For the successful business owner considering the franchised expansion of his or her business one critical question that must be answered is "how do you approach the preparation and development of your franchise agreement."  That is, do you "approach" the preparation and development of your franchise agreement (and franchise disclosure documents) as:

(a) A "legal obstacle" that requires the preparation of "generic" agreements and disclosure documents;

OR

(b) A collaborative process focused on the development of a critical "asset" that uniquely reflects, identifies and protects the components of your business (that is what has made your business successful),  franchise, and  franchise system.  

Why do I ask?  Because your approach will determine the ultimate outcome of this important process.  

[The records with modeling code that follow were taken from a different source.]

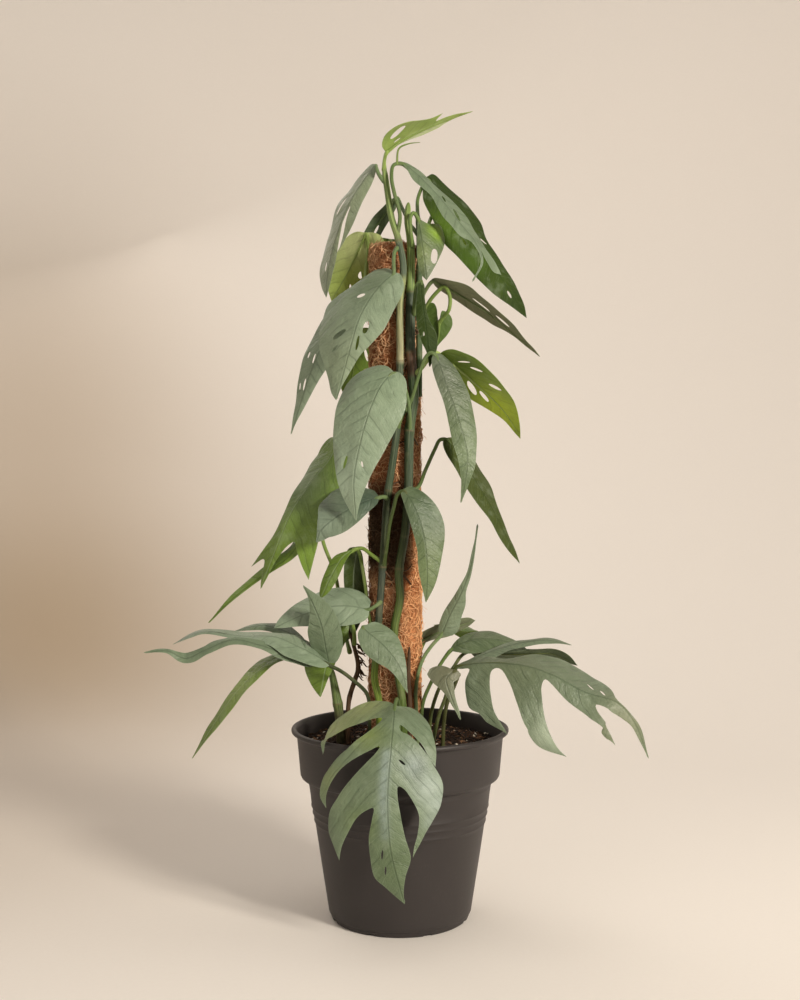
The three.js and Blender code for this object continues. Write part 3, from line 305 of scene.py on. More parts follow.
inner = [
    (101.0, 181.6), (100.2, 180.4), (99.6, 178), (98.2, 173), (97.0, 160), (95.4, 144), (94.6, 140), (93.6, 137.6),
    (91.4, 136.4), (88.6, 135.6), (87.4, 133), (85.6, 122), (80.4, 90), (66.6, 4), (65.2, 2.5), (62, 2.4), (0, 2.4),
]


def mesh_of(body, name):
    mesh = bpy.data.meshes.new(name)
    body.to_mesh(mesh)
    body.free()
    return mesh


def turn_profile(points, sides):
    """A body turned round the upright axis, closed where its first and last points lie on the axis."""
    body = bmesh.new()
    angles = [2 * math.pi * j / sides for j in range(sides)]
    rings = [[body.verts.new((radius * MM * math.cos(a), radius * MM * math.sin(a), height * MM))
              for a in (angles if radius else [0])] for radius, height in points]
    for low, high in zip(rings, rings[1:]):
        for j in range(sides):
            corners = [low[j % len(low)], low[(j + 1) % len(low)], high[(j + 1) % len(high)], high[j % len(high)]]
            body.faces.new(list(dict.fromkeys(corners)))
    bmesh.ops.recalc_face_normals(body, faces=body.faces)
    return mesh_of(body, "turned")


def box_at(reach, size, turn):
    """A box at this reach from the axis, turned about it, used as a cutter."""
    body = bmesh.new()
    place = Matrix.Rotation(turn, 4, "Z") @ Matrix.Translation((reach * MM, 0, 0))
    bmesh.ops.create_cube(body, size=1, matrix=place @ Matrix.Diagonal((*[s * MM for s in size], 1)))
    return mesh_of(body, "cutter")


print(len(outside + inner), "points in the pot's profile")

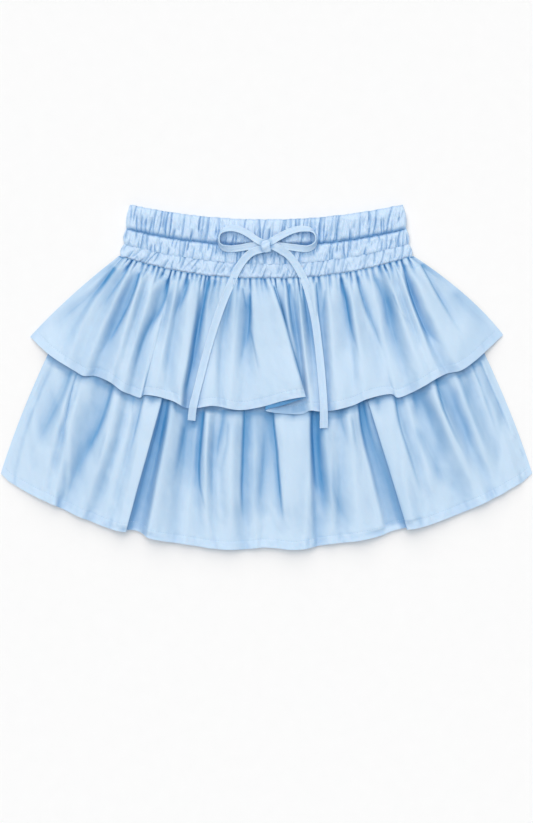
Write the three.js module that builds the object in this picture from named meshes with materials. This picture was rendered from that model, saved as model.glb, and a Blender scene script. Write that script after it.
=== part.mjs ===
// A two-tier ruffled skort with a shirred waist, lying flat with its front up.
// Millimetres, X to the right as seen from above, Y towards the waist, Z up, the floor at Z = 0.

import * as THREE from 'three';
import { mergeVertices } from 'three/addons/utils/BufferGeometryUtils.js';

// Cloth and how its layers lie on each other
const CLOTH = 1.2;
const GAP = 0.3;
const LAYER = CLOTH + GAP;
const LEVEL = { upperBack: 0, yokeBack: 1, shortsBack: 2, shortsFront: 3, yokeFront: 4, upperFront: 5 };
const BAND_LEVELS = 3;

// Waist lines across the front, each a shallow curve: height at the middle, rise at the sides, half width
const WAIST_LINE = {
  top: { mid: 190, rise: 18, half: 164, power: 2 },
  groove: { mid: 158, rise: 21, half: 168, power: 2 },
  stitch: { mid: 136.5, rise: 24.5, half: 171, power: 2 },
  seam: { mid: 118.5, rise: 27, half: 175, power: 2.2 },
};

// Shirring of the waist
const RIDGES = 44;
const COLUMNS_A_RIDGE = 3;
const RIDGE_HEIGHT = 1.8;
const RIDGE_PROFILE = [1, 0.55, 0];
const RIDGE_LEAN = 0.05;
const ROW_BULGE = 1.6;
const ROW_LEVELS = [0, 0.3, 0.7, 1];
const SIDE_BULGE = 2.2;

// Tiers
const UPPER_HALF = 177;
const LOWER_SEAM = { mid: -22, rise: 66, half: 255, power: 2 };
const YOKE_HALF = 170;
const SIDE_SLOPE = { waist: 10, below: 35 };
const UPPER_HEM_LIFT = 5.2;
const HEM_EXTRA = 0.5;
const FOLD_DEPTH = 1.3;
const STEPS_A_FOLD = 2;
const UPPER_LEVELS = [0, 0.07, 0.18, 0.33, 0.5, 0.67, 0.82, 0.935, 1];
const LOWER_LEVELS = [0, 0.08, 0.2, 0.36, 0.55, 0.74, 0.945, 1];
const HEM_START = 0.93;

// Folds of the upper tier from left to right. seam: x at the waist seam. hem, hemY: where it meets the hem.
// top, low: height above the lie of the cloth near the seam and at the hem. bow: sideways curve at the middle.
const UPPER_FOLDS = folds(['kind', 'seam', 'hem', 'hemY', 'top', 'low', 'bow'], [
  ['side', -177, -284, 49, 0, 0, -10],
  ['crest', -174.5, -265, 31, 3, 1.5, -9],
  ['valley', -171, -252, 21.5, 0.5, 0.8, -11],
  ['crest', -167, -238, 13, 4.5, 2.5, -11],
  ['valley', -162, -228, 7, 1.5, 2, -7],
  ['crest', -157, -219, 2, 4.5, 3.5, -3],
  ['valley', -151, -206, 2, 0, 0.5, 0],
  ['crest', -144, -188, -5, 5, 5, 0],
  ['valley', -137, -181, -10, 3, 3.8, 0],
  ['crest', -130, -173, -16, 5, 4, 0],
  ['valley', -118, -162, -20.5, 0, 1, 0],
  ['crest', -112, -151, -24, 1.5, 4, 0],
  ['valley', -109, -147, -21, 1.5, 2, 0],
  ['crest', -104, -134, -22, 5, 3.5, 0],
  ['valley', -96, -122, -25, 2, 2.5, -2],
  ['crest', -87, -110, -29, 5.5, 4.5, 0],
  ['crest', -79, -103, -33, 4.5, 5, 0],
  ['valley', -73, -96, -36.5, 0, 0, 0],
  ['crest', -65, -83, -36.5, 3.5, 2, 0],
  ['crest', -54, -66, -34, 4, 4, 0],
  ['valley', -43, -55, -35, 1.5, 3, -2],
  ['crest', -33, -44, -37.5, 4, 4, 0],
  ['valley', -23, -31, -39, 0, 2, 4],
  ['crest', -17, -5, -35, 4.5, 3.5, -2],
  ['crest', -6, 18, -28.5, 6, 6.5, 0],
  ['crest', 3, 37, -24.5, 5.5, 8, 0],
  ['turn', 8.5, 47, -23.5, 3.6, 6.4, 0],
  ['under', 11.5, 24, -32, 2.8, 4.6, 0],
  ['turn', 14, -1, -39.5, 2.2, 3, 0],
  ['under', 16, 24, -43.5, 1.6, 1.3, 0],
  ['crest', 20, 44, -43.5, 3.5, 1.2, 0],
  ['valley', 28, 49, -41, 0, 1.4, 0],
  ['crest', 36, 54, -39.5, 4, 3, 0],
  ['valley', 46, 61, -40.5, 0.5, 2.5, 0],
  ['crest', 55, 68, -41, 3, 3.5, 0],
  ['valley', 63, 75, -40, 0.5, 1.5, 0],
  ['crest', 74, 85, -38.5, 5, 4.5, 0],
  ['valley', 88, 106, -32.5, 0, 3, 2],
  ['crest', 98, 120, -26, 5, 5, 0],
  ['valley', 109, 151, -20, 0.5, 1.5, -4],
  ['crest', 122, 157, -24, 2.5, 3, 0],
  ['valley', 133, 173, -18.5, 0, 1.5, 0],
  ['crest', 141, 190, -9.5, 5, 5.5, 0],
  ['valley', 148, 199, -4, 2.5, 4.5, 0],
  ['crest', 155, 207, 0.5, 4.5, 4, -1],
  ['valley', 162, 217, 5, 0, 1, -5],
  ['crest', 168, 233, 8.5, 5.5, 4, -2],
  ['valley', 172, 250, 20, 1.5, 2, 6],
  ['crest', 175, 267, 35, 3, 1.5, 12],
  ['side', 177, 285, 51.5, 0, 0, 16],
]);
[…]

Approach "(a)" - the "legal obstacle approach" will typically lead to generic  agreements and disclosure documents that, by all accounts, result in little (if any) value to a developing franchise system.  While this approach may satisfy (or appear to satisfy) your regulatory disclosure requirements they do nothing to advance the development of your "franchise system".  That is, approach "(a)" typically leads to "form over substance" and not much else.  When speaking with start-up franchisors that have followed this approach - an approach that they followed with the best of intentions but based on what may be poor advice - I am typically advised that their franchise agreements simply do not work for their business and franchise system.   

For the start-up franchisor, approach "(b)" is the only true option.  By following this approach your franchise agreement and disclosure documents will serve as core business "assets: that will reflect and protect  the unique and critical components of your business and your newly established franchise system.  

When starting a franchise keep in mind that all agreements are not the same and and that your input will be critical to insuring that your agreements and disclosure documensts reflect the unique nature of your business.  This is no easy task and is not one that is not simply delegated - an indepth working relationship with your franchise lawyer is required.